Exercise prompt: Repeat each line word for word.

*-*-*

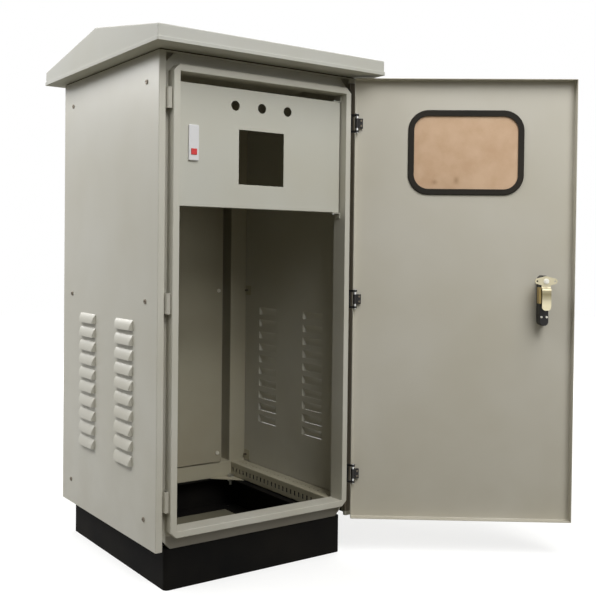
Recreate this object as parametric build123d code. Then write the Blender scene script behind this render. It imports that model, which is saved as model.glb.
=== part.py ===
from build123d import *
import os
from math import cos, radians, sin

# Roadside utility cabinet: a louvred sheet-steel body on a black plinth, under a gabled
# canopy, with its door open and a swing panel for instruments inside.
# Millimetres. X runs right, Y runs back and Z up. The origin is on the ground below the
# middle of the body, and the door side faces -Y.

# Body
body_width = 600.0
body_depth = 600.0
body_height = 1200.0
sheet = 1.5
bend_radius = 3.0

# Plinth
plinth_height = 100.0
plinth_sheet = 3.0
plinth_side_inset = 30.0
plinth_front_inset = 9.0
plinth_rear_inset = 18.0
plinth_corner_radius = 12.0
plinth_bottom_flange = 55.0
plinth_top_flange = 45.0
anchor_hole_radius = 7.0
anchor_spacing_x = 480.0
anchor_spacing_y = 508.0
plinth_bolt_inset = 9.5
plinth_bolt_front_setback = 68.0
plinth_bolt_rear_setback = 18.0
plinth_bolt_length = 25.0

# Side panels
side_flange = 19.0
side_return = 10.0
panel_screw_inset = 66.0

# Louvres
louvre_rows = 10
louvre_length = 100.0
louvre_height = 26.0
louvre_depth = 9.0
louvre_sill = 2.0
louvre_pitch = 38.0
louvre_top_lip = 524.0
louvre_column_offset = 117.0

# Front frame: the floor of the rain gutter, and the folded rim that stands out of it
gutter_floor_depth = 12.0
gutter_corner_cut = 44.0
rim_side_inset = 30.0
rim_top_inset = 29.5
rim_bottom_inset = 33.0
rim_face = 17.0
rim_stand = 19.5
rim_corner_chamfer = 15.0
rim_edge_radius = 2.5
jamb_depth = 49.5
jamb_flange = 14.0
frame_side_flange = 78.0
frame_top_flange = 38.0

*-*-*

Solution:
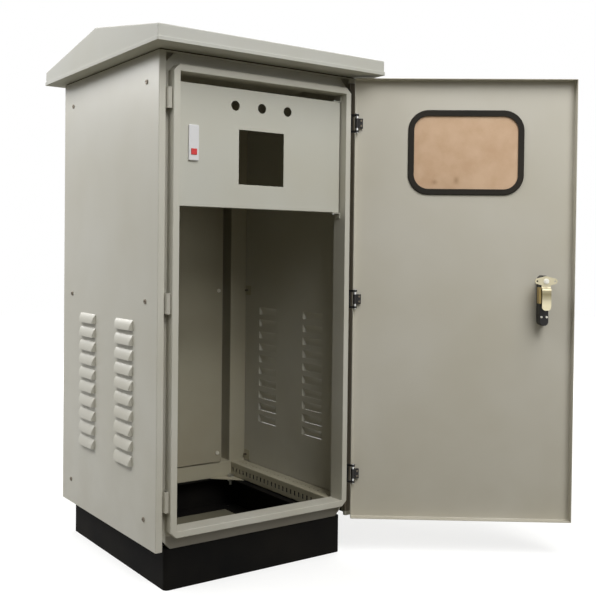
Recreate this object as parametric build123d code. Then write the Blender scene script behind this render. It imports that model, which is saved as model.glb.
=== part.py ===
from build123d import *
import os
from math import cos, radians, sin

# Roadside utility cabinet: a louvred sheet-steel body on a black plinth, under a gabled
# canopy, with its door open and a swing panel for instruments inside.
# Millimetres. X runs right, Y runs back and Z up. The origin is on the ground below the
# middle of the body, and the door side faces -Y.

# Body
body_width = 600.0
body_depth = 600.0
body_height = 1200.0
sheet = 1.5
bend_radius = 3.0

# Plinth
plinth_height = 100.0
plinth_sheet = 3.0
plinth_side_inset = 30.0
plinth_front_inset = 9.0
plinth_rear_inset = 18.0
plinth_corner_radius = 12.0
plinth_bottom_flange = 55.0
plinth_top_flange = 45.0
anchor_hole_radius = 7.0
anchor_spacing_x = 480.0
anchor_spacing_y = 508.0
plinth_bolt_inset = 9.5
plinth_bolt_front_setback = 68.0
plinth_bolt_rear_setback = 18.0
plinth_bolt_length = 25.0

# Side panels
side_flange = 19.0
side_return = 10.0
panel_screw_inset = 66.0

# Louvres
louvre_rows = 10
louvre_length = 100.0
louvre_height = 26.0
louvre_depth = 9.0
louvre_sill = 2.0
louvre_pitch = 38.0
louvre_top_lip = 524.0
louvre_column_offset = 117.0

# Front frame: the floor of the rain gutter, and the folded rim that stands out of it
gutter_floor_depth = 12.0
gutter_corner_cut = 44.0
rim_side_inset = 30.0
rim_top_inset = 29.5
rim_bottom_inset = 33.0
rim_face = 17.0
rim_stand = 19.5
rim_corner_chamfer = 15.0
rim_edge_radius = 2.5
jamb_depth = 49.5
jamb_flange = 14.0
frame_side_flange = 78.0
frame_top_flange = 38.0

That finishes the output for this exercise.